The Transformation Problem
Another answer to the transformation problem is that just because value is derived from labor does not necessarily mean that the most profitable arrangement for an employer is when labor is utilized most efficiently. A business may remain profitable when labor
and its products are wasted both deliberately and inadvertently. Even the laborer themselves may be considered disposable (Yates 2011). The clearest instance of this can be seen in the global south. In developing countries today there is rapid urbanization, very similar to what occurred in western countries during the Industrial Revolution of the 19th century. While many similar phenomena are taking place there is a key difference, that being that there is not enough capital in many of these developing countries to take advantage of the growing urban population, leading to a high number of people who cannot find steady or reliable income. This highlights the fact that rather than efficiency being the most important factor of profitability, the foremost concern for a business is ensuring that labor is cheap. 
With the existence of a “reserve army of labor”, a surplus supply, demand for labor goes down, making it less expensive meaning that employers can extract a greater percentage value produced by their employees. A prominent example of this can be seen in the study of Food Justice (Injustice)  Agricultural workers are kept deliberately in conditions of deprivation, mistreatment and precarity.

Contemporary Analyses
The Marxian approach has not been the final word on the subject of labor and value however. Contemporary scholars have noted a myriad of ways in which value is attributed to goods that have come about relatively recently. Cultural and psychological factors might have an impact on the value of goods. Advertising and marketing have become almost as important to business as the products and services themselves. These narratives being told can influence one’s valuation of something beyond need or utility or any material consideration. Goods that cost relatively paltry sums to produce which are built in factories that are mostly automated are still marked up to sometimes hundreds of times what it cost to produce. However there are also 
limits of supply and demand as a price determinant as well. Even with productivity higher than it has ever been, prices remain the same. The decreased amount of necessary labor has not made goods less valuable but has made them more profitable to make. While later socialist analyses may diverge greatly from traditionally liberal ones, they are not necessarily incompatible. There have been subsequent attempts to synthesize the two traditions. It has been argued that Piero Sraffa was able to achieve this through a single formula. He is considered the founder of the Neo-Ricardian school of economics. A contribution Sraffa made to earlier works was his concept of the standard commodity, which is actually a collection of commodities whose price is not dependent on fluctuations in price due to distribution or income (Jefferies 2021). This rhetorical device allows one to analyze value without having to compare relative prices of different goods. This means that the value produced by labor can be more directly quantified.
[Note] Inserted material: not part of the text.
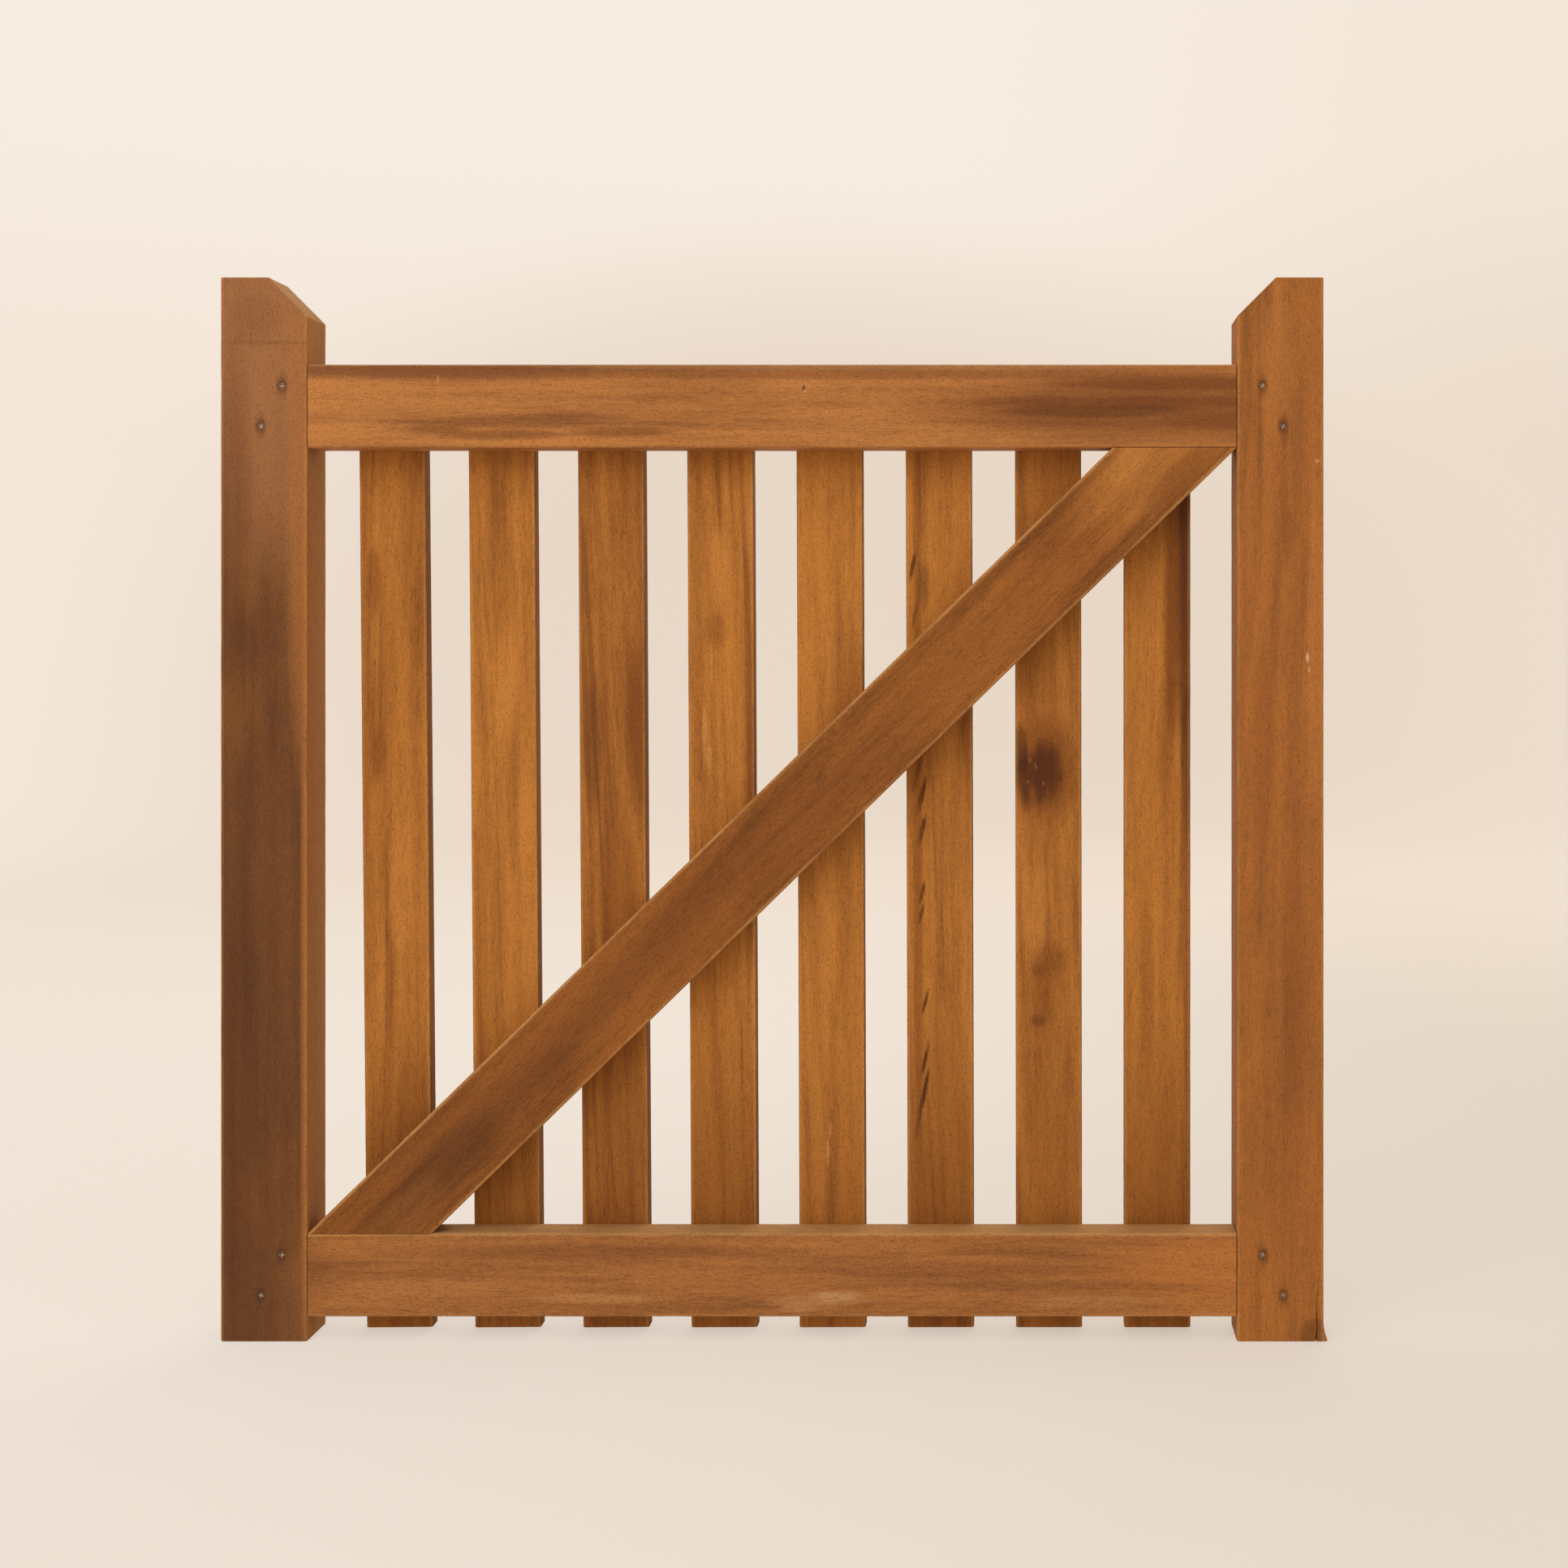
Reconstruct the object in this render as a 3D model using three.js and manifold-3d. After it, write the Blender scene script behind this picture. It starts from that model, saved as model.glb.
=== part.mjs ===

Vaughn, Karen I. 1978. "John Locke and the Labor Theory of Value:". Britain: Pergamon Press Ltd.

Robertson, H.M. and W.L. Taylor. June 1957. “Adam Smith’s Approach to the Theory of Value”. The Economic Journal Vol. 67. Oxford University Press

Stigler, George J. June 1958. “Ricardo and the 93% Labor Theory of Value”. The American Economic Review. American Economic Association.

Slack, Gregory. September 10th 2020. “Marx’s argument for the Labor Theory of Value”. Review of Radical Political Economics.

Yates, Michael. June 1st 2011. “The Human-As-Waste, The Labor Theory of Value and Disposability in Contemporary Capitalism” . Antipode. Editorial Board of Antipode

Cameron, Alexia. Fall 2020. “Affect and the labor theory of value: a contemporary amendment”. Journal of Comparative Research in Anthropology and Sociology. University of Bucharest, Department of Sociology

Jefferies, William (2021). Comment on “Sraffa and the labour theory of value: A note". Brazilian Journal of Political Economy41(1), 198–201.